If you watch Elon's interview on the Joe Rogan podcast, he actually discusses VTOL electric aircraft using regenerative descent braking. essentially the only added energy is air resistance plus charging inefficiency, his back-of-the-envelope math was somewhere in the 92% end-to-end range.
When I want those kinds of perspectives, I usually check out the 'Isaac Arthur' channel [0].

[0] https://www.youtube.com/channel/UCZFipeZtQM5CKUjx6grh54g/vid...

Guessing as my uninformed self, I suspect we could recover energy by building a tower that acts as the opposite of a rail cannon. If the craft is emitting a magnetic field as it descends, it could create an electric current in the tower. Of course, it would need to nearly touch the tower or emit a very strong magnetic field, so the conditions probably contrive against this scenario.

<edit adds succeeding> Or, descend through a tower and let the escaping air drive a turbine.

I think the problem is that the energy has high intensity and low duration. It would be similar to asking if we can get some residential power with a military grenade.
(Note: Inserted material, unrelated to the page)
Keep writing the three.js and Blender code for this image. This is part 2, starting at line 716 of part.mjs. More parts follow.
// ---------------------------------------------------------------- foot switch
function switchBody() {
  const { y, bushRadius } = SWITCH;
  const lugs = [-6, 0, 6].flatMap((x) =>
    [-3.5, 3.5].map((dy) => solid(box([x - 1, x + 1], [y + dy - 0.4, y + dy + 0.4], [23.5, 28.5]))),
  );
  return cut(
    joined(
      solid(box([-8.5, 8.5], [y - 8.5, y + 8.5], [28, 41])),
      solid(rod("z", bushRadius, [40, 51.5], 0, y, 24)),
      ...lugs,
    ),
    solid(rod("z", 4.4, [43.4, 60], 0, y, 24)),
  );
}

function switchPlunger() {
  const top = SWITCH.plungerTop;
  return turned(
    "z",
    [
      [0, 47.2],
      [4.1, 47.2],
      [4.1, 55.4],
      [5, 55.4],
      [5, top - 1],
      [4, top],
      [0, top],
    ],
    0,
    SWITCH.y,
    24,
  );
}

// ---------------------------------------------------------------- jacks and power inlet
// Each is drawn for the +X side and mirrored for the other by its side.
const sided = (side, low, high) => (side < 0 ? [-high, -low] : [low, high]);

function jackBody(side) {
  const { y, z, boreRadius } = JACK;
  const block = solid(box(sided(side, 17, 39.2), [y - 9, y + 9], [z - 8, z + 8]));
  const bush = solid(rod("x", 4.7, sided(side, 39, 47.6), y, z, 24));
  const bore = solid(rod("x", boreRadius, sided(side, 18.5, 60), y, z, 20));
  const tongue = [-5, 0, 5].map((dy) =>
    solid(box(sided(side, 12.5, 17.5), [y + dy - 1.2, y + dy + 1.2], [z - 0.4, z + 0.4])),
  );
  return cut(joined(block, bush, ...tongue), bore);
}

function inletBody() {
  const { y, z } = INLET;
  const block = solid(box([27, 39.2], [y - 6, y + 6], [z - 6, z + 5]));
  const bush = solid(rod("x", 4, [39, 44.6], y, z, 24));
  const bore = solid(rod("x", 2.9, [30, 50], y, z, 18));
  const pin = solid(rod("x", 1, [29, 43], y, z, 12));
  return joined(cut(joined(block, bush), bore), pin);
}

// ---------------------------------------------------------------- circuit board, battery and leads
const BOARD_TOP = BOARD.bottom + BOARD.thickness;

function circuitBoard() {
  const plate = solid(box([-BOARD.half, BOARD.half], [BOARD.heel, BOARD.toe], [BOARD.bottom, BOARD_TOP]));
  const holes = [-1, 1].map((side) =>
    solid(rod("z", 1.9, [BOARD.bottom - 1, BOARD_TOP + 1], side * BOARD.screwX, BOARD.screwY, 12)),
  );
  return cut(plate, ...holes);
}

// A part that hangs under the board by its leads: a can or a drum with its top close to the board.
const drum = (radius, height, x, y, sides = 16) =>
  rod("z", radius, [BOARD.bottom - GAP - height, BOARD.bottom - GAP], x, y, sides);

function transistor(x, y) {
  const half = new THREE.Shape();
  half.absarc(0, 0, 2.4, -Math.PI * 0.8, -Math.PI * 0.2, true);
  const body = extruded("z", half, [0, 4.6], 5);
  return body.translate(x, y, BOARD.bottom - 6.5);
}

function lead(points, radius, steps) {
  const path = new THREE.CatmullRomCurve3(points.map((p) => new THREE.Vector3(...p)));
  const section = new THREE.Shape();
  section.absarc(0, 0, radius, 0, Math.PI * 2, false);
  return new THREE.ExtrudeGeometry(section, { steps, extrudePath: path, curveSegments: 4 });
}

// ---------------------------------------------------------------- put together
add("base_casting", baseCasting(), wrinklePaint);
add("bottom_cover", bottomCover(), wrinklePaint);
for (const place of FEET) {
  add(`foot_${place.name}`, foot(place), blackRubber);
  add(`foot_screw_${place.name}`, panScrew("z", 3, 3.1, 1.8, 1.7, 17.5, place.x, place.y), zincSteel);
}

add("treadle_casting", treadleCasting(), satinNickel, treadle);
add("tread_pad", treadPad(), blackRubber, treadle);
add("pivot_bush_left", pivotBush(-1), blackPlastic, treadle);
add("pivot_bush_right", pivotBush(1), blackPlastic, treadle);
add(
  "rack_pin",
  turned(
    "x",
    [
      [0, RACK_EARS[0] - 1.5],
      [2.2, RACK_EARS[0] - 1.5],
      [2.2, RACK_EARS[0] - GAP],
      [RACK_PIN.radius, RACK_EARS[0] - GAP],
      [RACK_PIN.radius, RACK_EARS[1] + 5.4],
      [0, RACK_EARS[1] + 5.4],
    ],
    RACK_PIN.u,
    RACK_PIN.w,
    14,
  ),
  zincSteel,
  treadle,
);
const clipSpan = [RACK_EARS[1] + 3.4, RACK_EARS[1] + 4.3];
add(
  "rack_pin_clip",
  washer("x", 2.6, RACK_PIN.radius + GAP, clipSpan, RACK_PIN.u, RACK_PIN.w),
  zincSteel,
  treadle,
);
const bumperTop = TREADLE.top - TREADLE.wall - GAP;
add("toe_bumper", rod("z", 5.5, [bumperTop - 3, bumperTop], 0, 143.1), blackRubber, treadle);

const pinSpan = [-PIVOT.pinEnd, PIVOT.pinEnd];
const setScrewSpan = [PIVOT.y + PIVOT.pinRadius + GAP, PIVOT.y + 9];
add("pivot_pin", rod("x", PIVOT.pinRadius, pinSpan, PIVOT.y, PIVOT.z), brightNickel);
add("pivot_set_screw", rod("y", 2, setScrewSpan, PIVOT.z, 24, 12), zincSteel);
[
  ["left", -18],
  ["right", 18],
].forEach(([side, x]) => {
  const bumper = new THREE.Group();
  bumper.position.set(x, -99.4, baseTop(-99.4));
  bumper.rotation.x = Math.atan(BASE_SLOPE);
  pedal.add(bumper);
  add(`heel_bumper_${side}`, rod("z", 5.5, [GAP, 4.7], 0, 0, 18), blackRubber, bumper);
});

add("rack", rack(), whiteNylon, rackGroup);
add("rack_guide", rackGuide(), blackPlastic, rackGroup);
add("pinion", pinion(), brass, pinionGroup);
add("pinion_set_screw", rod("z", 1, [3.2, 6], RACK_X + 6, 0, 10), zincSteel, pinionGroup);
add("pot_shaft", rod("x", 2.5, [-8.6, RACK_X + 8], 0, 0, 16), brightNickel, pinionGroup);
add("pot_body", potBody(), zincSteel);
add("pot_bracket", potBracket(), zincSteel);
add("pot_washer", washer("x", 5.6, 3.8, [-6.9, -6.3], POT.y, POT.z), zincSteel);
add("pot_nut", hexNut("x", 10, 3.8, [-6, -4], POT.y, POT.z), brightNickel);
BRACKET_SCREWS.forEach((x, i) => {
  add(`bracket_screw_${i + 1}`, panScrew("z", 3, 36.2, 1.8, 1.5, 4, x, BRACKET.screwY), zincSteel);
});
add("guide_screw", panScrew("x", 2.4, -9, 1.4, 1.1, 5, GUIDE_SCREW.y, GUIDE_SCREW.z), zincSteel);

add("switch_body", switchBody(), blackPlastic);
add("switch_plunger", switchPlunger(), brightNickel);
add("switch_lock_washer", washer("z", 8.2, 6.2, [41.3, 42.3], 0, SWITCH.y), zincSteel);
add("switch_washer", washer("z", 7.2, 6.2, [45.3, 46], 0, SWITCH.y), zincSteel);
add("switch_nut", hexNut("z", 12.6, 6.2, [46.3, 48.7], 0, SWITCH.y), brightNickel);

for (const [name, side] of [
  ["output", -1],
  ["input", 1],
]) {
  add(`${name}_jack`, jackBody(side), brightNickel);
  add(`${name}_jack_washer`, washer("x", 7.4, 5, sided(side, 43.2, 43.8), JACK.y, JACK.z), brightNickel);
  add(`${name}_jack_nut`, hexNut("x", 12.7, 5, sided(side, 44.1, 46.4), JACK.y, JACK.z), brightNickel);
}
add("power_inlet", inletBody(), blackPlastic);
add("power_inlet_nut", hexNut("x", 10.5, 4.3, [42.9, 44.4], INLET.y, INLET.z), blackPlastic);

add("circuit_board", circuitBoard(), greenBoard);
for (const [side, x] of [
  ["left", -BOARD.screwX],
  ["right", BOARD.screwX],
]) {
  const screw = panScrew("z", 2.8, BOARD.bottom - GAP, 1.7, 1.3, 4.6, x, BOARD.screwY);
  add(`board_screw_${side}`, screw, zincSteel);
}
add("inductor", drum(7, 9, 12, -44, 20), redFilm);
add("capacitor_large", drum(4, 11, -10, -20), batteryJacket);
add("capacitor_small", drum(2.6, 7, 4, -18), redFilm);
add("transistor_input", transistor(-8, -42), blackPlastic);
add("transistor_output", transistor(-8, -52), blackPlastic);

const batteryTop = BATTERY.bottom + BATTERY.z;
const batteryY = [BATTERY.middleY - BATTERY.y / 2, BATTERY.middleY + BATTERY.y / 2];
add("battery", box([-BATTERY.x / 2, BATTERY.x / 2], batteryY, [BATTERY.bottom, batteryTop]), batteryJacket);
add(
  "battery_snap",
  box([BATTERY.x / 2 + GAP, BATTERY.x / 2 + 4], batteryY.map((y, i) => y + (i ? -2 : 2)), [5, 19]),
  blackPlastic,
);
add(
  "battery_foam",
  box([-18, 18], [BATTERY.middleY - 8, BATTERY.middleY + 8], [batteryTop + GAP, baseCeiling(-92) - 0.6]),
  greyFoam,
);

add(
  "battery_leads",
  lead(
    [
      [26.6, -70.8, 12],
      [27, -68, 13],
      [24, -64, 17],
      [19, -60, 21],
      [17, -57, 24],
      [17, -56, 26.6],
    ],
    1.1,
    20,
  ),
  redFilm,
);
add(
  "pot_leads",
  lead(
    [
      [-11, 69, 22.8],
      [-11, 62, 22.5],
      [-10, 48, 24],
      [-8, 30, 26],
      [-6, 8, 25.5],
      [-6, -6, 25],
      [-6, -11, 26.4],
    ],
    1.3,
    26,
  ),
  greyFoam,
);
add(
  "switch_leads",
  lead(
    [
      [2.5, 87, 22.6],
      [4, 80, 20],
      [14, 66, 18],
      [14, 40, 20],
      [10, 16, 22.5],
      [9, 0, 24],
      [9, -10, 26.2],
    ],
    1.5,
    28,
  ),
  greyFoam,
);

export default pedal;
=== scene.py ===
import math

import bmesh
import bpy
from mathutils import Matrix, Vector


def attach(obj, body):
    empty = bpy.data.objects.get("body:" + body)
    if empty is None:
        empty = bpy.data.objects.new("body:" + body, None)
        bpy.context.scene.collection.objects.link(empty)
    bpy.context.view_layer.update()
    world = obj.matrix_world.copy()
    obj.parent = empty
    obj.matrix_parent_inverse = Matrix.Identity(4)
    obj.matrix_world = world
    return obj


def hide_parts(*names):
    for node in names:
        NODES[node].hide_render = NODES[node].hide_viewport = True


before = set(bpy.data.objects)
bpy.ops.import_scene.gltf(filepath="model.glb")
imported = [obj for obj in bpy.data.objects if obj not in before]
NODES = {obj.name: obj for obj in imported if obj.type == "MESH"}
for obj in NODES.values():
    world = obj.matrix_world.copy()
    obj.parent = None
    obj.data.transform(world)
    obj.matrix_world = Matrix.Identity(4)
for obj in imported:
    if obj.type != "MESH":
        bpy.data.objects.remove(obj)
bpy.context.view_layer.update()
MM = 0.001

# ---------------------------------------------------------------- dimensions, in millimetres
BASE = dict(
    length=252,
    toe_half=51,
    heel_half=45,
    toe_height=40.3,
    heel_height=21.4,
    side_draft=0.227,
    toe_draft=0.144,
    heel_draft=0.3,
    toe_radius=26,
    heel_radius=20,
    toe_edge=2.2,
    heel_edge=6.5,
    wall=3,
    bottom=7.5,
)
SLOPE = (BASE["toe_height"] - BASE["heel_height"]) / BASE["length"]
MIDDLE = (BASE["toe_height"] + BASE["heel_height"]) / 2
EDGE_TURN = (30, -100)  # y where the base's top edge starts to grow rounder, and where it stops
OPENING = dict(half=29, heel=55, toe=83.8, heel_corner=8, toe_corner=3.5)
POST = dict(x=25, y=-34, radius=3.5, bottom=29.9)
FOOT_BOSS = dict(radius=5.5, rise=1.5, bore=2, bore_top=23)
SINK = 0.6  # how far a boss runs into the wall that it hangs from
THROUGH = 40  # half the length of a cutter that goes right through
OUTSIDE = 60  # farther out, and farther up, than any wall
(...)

I’ve seen a suggestion that magnetic breaking of the form you suggest is a better way to generate power from mining the moon than He3 — difference in gravitational potential and extremely low concentrations of the latter in the lunar surface.
Yes, but.

Momentum exchange-electrodynamic hybrid teathers would partially solve that problem. Like all the good launch systems, all variations are either totally impossible or absurdly expensive unless you already have cheap access to space:

https://en.m.wikipedia.org/wiki/Momentum_exchange_tether

People were looking at tether tech a decade or so back. You throw the payload into a higher orbit which gives you a negative delta v.

But the timing has to be pretty precise on that release...

What's the status of their efforts to recover and recycle the payload fairing? I remember reading that they expected to save $1M or more per launch by doing that.
No success yet. They are going to move the fairing catching boat "Mr Steven" from the west coast to the east coast to then try again. And the fairing is ~$6M so they can save ~$5M per launch if it works.